I completely agree. As far as I can tell, that justifies having the final conflict be only about the husband and wife, no matter how many players are involved. I can't make any sense out of your statement that if the demons are evicted from that conflict, it changes the focus away from the husband's and wife's decision about one another. What am I missing?
Best, Ron
On 9/3/2008 at 11:36pm, Parthenia wrote:
RE: Re: [The Fisherman's Wife] Everything you can possibly imagine
I'm not sure why it was so dark and sad, but I have a few hypotheses. I was tired, it was the end of a long weekend, but I was in a really cheerful mood. I find it easy to play dark characters and games when I'm in a good mood. Perhaps, too, it was just the elements and the chemistry. Your character was Hydrogen, my character was Oxygen, and the chemical reaction (that particular game) produced water. I don't think it was a bad thing, though. (For the record, my six words were "caged mockingbird sings for her freedom." I have a database of six words in my head, after doing demos and writing for months. I think about them all the time! They seemed to fit the wife's disposition.)
But really, why was our game so dark and sad? All those things I just mentioned. And after weeks of writing and days of demoing and talking about the game, giving the preliminary defense of a thesis as it were, I started to really understand the game myself. Japanese ghost stories are dark and sad. In the game, the intentions aren't things like fall in love, befriend, offer salvation, or kiss and make up. What the characters try to do to each other aren't exactly bright and happy actions. In the last game of GenCon, all of this really started to hit me. Dark as it was, it was easily one of my favorite sessions.
While the wife hadn't written off the husband, but there were a couple of details about both of them that emerged which caused me to imagine that she was someone who hadn't lived up to her own expectations. The one I think of immediately was when we explained an inconsistency. At first I said that the wife was not from the area, but then she knew the ghost as a childhood friend, as did the fisherman. So it became something like everyone expected the wife to leave town. Also, I imagined that the wife knew that the fisherman had enslaved and seduced the demon who possessed her. Supernatural infidelity! From the wife's perspective, Shoki the Demon Queller took her soul while extracting from her a ghost which her husband had brought into their lives.
In previous games the fisherman and wife haven't stayed together. More often than not, they part ways. If I recall correctly, all players have agreed to the outcome. We did play a 4 player game where the fisherman and wife were happy to be reunited, only to have one of the demons who returned with the fisherman eat him.

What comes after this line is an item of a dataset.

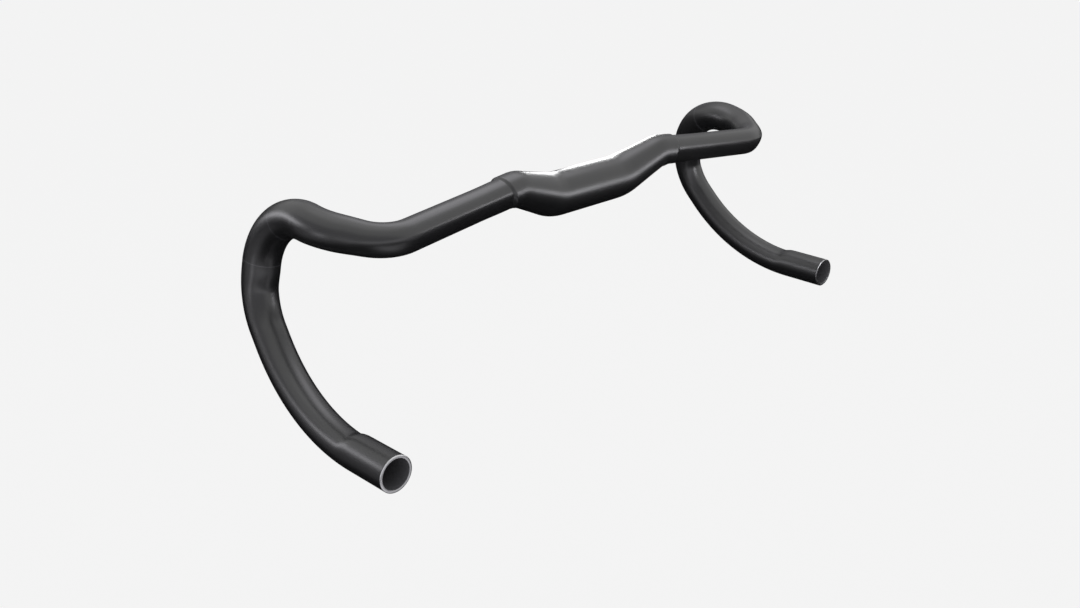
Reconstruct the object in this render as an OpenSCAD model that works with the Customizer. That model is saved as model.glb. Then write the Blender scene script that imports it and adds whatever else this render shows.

Games between my husband and me are extremely graphic. :) If there is a conflict, it's mostly how does the fisherman or wife adapt to the transformations. For example, in one game, the wife was supplanted by a dragon, and took the form of a giant scaly fearsome dragon. The fisherman had encountered the dragon before, and had seduced it in the same form. They lived happily ever after. Needless to say, given that my husband is not terribly interested in role playing games, but is more interested in telling a particular type of story with me, we play this game with different motives.
Chris and I haven't played since GenCon. I wonder if our games would change now that I do have a deeper understanding of what I created. It's definitely not the same game I first wrote.
So here are my issues and ideas about the demons being in the final act, other than wanting the players to get their turn in the end. I would like for the part demon-human part of the story to have a conclusion, so that the transformations are clear, and the game doesn't shift perspective too abuptly. Does it create too jarring an ending (as the game is written) to shift back to the husband and wife without some sort of final demon word? Maybe a simple solution is for the players to frame their final demon scenes as final demon scenes.
Another way I'd like for demons to function in the final act to be like the angel and devil on the shoulder in Under my Skin. It hasn't really happened that way yet, though.
Julia
On 9/4/2008 at 3:19pm, Ron Edwards wrote:
RE: Re: [The Fisherman's Wife] Everything you can possibly imagine
Hi Julia,
From the wife's perspective, Shoki the Demon Queller took her soul while extracting from her a ghost which her husband had brought into their lives.
That makes a lot of sense, or rather, it also made sense to me at the time of play. I really thought the story was a knockout, fully internally consistent, step-by-step character development, and all that stuff. You've also helped me understand that it did in fact emerge from play, rather than suffer from any pre-loading. Thanks for answering so clearly.
As far as structure and demon scenes are concerned, I do have a recommendation, which is no more than to agree with you. So for our game, in which the husband had four demon conflicts and the wife had two, the whole game would look like ...
OPENING SCENE (wife and husband only) + HUSBAND'S STORY
FISHERMAN + DEMON
FISHERMAN + DEMON
WIFE + DEMON
FISHERMAN + DEMON
FISHERMAN + DEMON (conclusion)
WIFE + DEMON (conclusion)
FINAL SCENE (wife and husband only) + WIFE'S STORY
That makes perfect sense to me. It's also pretty much how we played it; the demons were booted out of the story in those final-demon scenes anyway.
I think that the angel/demon concept is better left where it is, in Under My Skin. It's cool and neat and nifty and all that stuff, but for the game that Tales of the Fisherman's Wife has turned out to be, I don't think it fits.